How to Make a Clean Break

Perform a cleanse. If you feel your resolve weakening, don’t think too much about it.  Act swiftly and click, or tap, or ignite.

  • Look through your phonebook and delete the numbers of people you don’t want to talk to. Delete them so that you don’t get back in touch with them. With the memory that you have, I can only hope that you will somehow forget their number too, so that when they call you or message you again, you’ll be able to honestly say, “Who is this?”
  • Look through your phonebook and delete the numbers of people you shouldn’t talk to. If you stumble upon their name when scrolling through your contacts at some later point in time, you may be reminded of them and may be tempted to get back in touch. Don’t let that temptation reside in something as simple and innocuous as a contact list. Delete them already.
  • Look through your Facebook friends list and delete the people whom you haven’t deleted yet because following their lives turns a knife in your side and the pain is delicious and addictive. You want to see whom he’s dating now, or if she’s been back to that place you used to frequent together. Why should any of it make a difference to you? It isn’t worth it. Rid yourself of the drama. Delete them all. Just do it. You’ll thank yourself later.
    • If you can be friends with them after a while, you can add them back on Facebook. Not that you have to. It’s not like all real friends must be your friends on Facebook…
    • …and vice versa. So while you’re at it, look through your Facebook friends list again and delete the people who aren’t really friends and, instead, are just annoying with their incessant, irrelevant, ridiculous updates. Why are they even on your friends list? Maybe you barely know them, have hardly ever talked, if at all, and have accepted their “Friend Request” so they wouldn’t feel rejected. Those people have seven-hundred-and-something people on their list. Delete them. They won’t even notice it.
    • Also, delete the people who are just acquaintances, whom you haven’t met more than once and whom you really don’t care to see or hear from again. They’re just inflating the numbers on your list. No one cares about how many Facebook friends you have. If you know people who do, delete them too.

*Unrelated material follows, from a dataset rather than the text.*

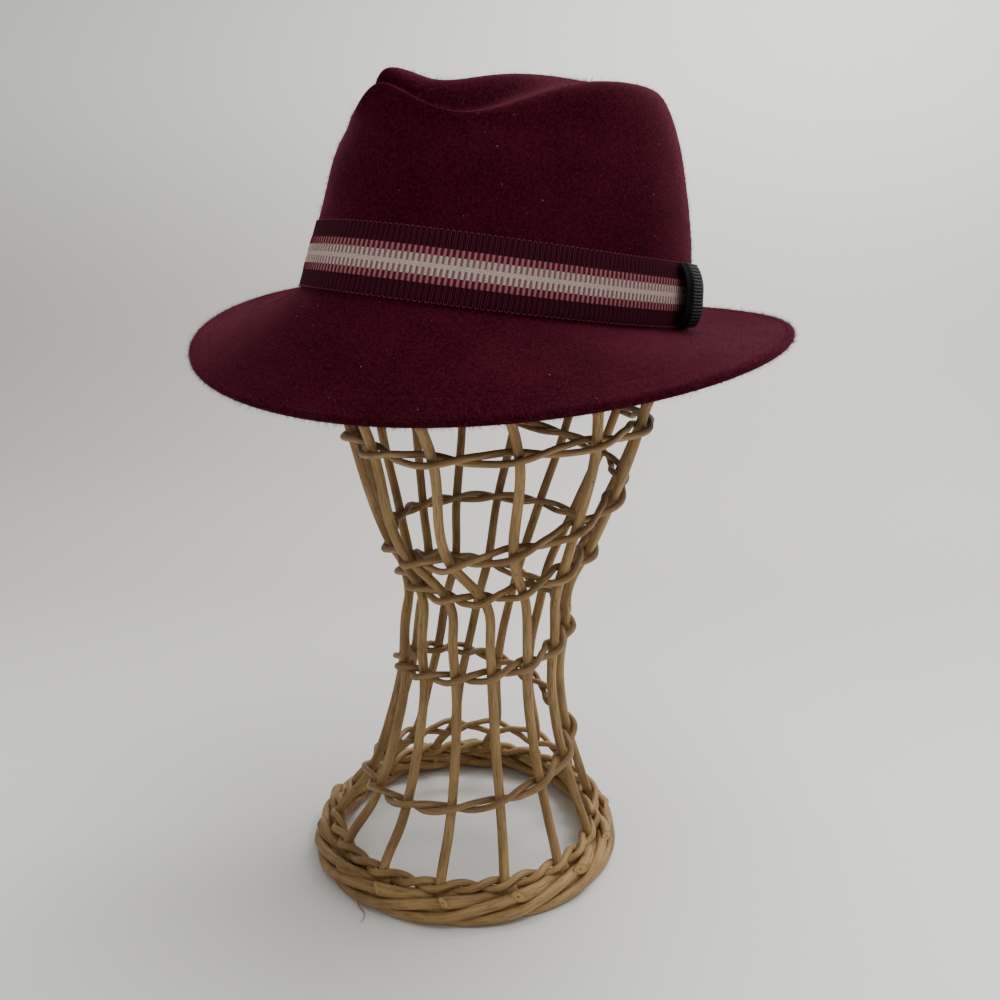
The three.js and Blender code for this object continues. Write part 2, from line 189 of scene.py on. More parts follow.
# Cage sections are height, radius and lean, as shares of the shoulder's, then the stakes' turn
# round the cage since the foot, and how far they are drawn into the crowd
CAGE_SECTIONS = np.array([
    (0.16, 0.834, 0.299, -2.8, 0),
    (0.338, 0.652, 0.408, -4.6, 0),
    (0.449, 0.595, 0.508, -7.7, 0),
    (0.57, 0.606, 0.637, -12.6, 0),
    (0.652, 0.594, 0.76, -16.2, 0),
    (0.787, 0.765, 0.86, -19.9, 1),
    (1, 1, 1, -26.2, 0.7),
])
CROWD = {"angle": -70.6, "spread": 69.4, "turn": -26.0}

# Inside the crown: the levels that the stakes follow, then shares of the way in and up to the cap
CAGE_CROWN_LEVELS = (0.02, 0.12, 0.26)
CAGE_DOME = ((0.15, 0.38), (0.5, 0.8))

# Heights of the weave at each quarter turn, as shares of the shoulder's
WEAVE_TURNS = 5
WEAVE_HEIGHTS = np.array([
    0.156, 0.178, 0.219, 0.289,
    0.399, 0.468, 0.501, 0.562,
    0.637, 0.703, 0.68, 0.754,
    0.803, 0.799, 0.762, 0.886,
    0.978, 1.045, 1.008, 1.05,
    1.035,
])

# One rolled rod of the foot: stake spacings travelled, radius and height of its middle
ROLLED_ROD = np.array([
    (0.25, 69, 11.2),
    (-0.4, 67.2, 8.2),
    (-1.0, 67.4, 4.4),
    (-1.5, 71.3, 6.8),
    (-2.0, 75.4, 9.7),
    (-2.5, 77.8, 7.9),
    (-3.05, 78.3, 4.1),
    (-3.6, 76.9, 2.8),
    (-4.2, 72.9, 2.8),
    (-4.8, 70, 3),
])
ROLLED_RADIUS = 2.75

# One cut end in the same columns, how far rods and ends stray round the foot at random, and the
# end's bevel and the slant of its cut, which fades out along it
CUT_END = np.array([(1.0, 68.0, 8.0), (0.75, 70.6, 9.6), (0.45, 74.4, 11.3), (0.13, 77.4, 12.2)])
CUT_RADIUS = 3.0
ROLLED_STRAY = 0.08
CUT_STRAY = 0.12
CUT_BEVEL = 0.25
CUT_SLANT = 0.9
CUT_FADE = 6.0
CUT_INNER = 0.4

# The core that the rolled rods lie round, the twisted row on them, and a loose splinter
CORE_RADIUS = 72.6
CORE_HEIGHT = 5.6
CORE_ROD = 4.2
FOOT_WAVES = 14
FOOT_ROW_HEIGHT = 14.6
FOOT_ROW_REACH = 1.8
FOOT_ROW_PAST_STAKE = 0.7
FOOT_ROW_RADIUS = 1.85
SPLINTER = np.array([(-4, -79, 4.5), (0, -81.6, 2.2), (4.7, -82.5, 0.5), (7, -85, 0.5), (8.5, -88.5, 0.8)])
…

  • Go through your text messages, if you have one of those smartphones that let you store tens of thousands of texts.
    Delete the ones which only remind you of bad times.

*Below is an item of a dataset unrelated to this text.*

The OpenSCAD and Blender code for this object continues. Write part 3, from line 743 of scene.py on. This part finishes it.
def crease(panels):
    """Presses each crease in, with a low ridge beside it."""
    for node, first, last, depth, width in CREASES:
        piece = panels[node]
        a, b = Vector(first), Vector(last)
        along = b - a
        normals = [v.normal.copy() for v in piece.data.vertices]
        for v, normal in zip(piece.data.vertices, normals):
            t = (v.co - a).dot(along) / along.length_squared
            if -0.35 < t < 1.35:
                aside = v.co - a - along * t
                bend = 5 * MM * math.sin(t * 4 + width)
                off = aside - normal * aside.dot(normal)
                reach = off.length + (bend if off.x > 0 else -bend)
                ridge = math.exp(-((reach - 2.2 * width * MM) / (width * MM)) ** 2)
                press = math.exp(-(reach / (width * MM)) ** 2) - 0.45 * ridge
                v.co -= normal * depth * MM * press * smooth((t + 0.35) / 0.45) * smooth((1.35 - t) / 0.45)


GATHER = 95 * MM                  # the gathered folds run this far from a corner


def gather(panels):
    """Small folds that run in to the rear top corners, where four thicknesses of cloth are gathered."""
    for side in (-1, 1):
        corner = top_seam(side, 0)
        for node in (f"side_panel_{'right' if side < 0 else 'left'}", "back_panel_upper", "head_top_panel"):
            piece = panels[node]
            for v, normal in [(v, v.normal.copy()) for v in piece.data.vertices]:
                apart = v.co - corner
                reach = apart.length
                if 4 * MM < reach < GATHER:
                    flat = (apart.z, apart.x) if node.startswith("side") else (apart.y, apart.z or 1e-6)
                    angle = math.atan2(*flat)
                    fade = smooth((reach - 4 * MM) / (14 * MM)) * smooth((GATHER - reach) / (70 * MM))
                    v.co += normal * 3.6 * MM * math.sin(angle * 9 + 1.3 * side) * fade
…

    Delete the ones which upset you.
    Delete the ones which are meaningless now, no matter how much they meant when they were composed.
    Just do it. Take a deep breath and tell your phone that yes, you’re sure you want to delete those messages or that conversation.

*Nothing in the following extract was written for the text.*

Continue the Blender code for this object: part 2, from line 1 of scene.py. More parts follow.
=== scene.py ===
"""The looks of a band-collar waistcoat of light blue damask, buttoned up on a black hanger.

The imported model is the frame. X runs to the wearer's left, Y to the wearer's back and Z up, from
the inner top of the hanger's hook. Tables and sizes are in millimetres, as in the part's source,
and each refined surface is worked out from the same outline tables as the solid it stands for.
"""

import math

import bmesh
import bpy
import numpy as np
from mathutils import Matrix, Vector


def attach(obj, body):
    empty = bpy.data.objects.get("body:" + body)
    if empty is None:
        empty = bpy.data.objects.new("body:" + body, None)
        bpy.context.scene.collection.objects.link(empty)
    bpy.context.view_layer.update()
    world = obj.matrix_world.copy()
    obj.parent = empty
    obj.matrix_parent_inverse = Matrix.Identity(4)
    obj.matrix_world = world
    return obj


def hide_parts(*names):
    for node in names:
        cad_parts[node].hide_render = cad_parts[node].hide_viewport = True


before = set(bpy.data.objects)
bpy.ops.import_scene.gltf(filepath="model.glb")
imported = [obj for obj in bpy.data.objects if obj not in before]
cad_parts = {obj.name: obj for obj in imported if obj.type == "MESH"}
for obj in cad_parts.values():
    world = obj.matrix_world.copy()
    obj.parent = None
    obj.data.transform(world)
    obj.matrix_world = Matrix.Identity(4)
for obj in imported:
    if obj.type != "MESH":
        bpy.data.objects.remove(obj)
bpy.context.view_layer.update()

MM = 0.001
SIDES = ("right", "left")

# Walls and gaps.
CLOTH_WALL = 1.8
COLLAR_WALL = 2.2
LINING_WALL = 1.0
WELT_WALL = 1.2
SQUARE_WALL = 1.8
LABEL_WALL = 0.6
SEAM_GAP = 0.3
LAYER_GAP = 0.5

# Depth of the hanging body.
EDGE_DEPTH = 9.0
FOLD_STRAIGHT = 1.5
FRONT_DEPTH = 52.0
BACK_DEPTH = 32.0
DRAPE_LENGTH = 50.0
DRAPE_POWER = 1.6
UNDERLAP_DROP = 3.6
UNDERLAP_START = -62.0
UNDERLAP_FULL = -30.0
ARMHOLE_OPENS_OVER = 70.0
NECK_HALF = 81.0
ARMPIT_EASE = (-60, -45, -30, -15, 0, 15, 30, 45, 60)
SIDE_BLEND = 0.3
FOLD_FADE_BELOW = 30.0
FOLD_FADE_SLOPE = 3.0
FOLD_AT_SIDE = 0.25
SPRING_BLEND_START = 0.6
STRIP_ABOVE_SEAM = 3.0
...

  • Emails. Few people write them anymore, but maybe someone wrote you one a long time ago. Maybe there are evocative ones hidden within all those marketing slogans which ram your inbox every day. Go through your emails. Find the ones written from the heart. They don’t mean anything anymore. Delete them.
  • Gather all the cards, Hallmark and other varieties, which lay around your house.
    Add to these any notes written by people who’ve written themselves out of your life.
    Sift through them.
    There are some from people you don’ t speak to anymore.
    There are some from people you won’t speak to anymore.
    There are some which contain sentiments which aren’t true anymore.
    Throw them away. Better yet, have a little bonfire. Add to it pressed flowers and leaves, as kindling. Invite some understanding friends over, add some wine and marshmallows, make a real thing out of it. All this, without leaving the comfort of your home. If you’re a girl, keep all shoes safe distance from any flame, supervised or not.
  • If you’ve ever written anything related to people who aren’t a part of your life now, in private journals and the like, don’t get rid of it.
    When you read them again, you will see exactly how weak you were and how much you have grown.
    Or you will see exactly how strong you were and take strength from your own words, again.
    Keep those words, those pages, those books, those journals. That’s where you’ll see your journey and the parts you should have remembered but had forgotten.

If you don’t agree with any or all of these and want to hold on to things which don’t really matter anymore, by all means, do it. It can be self-destructive. Consider yourself warned.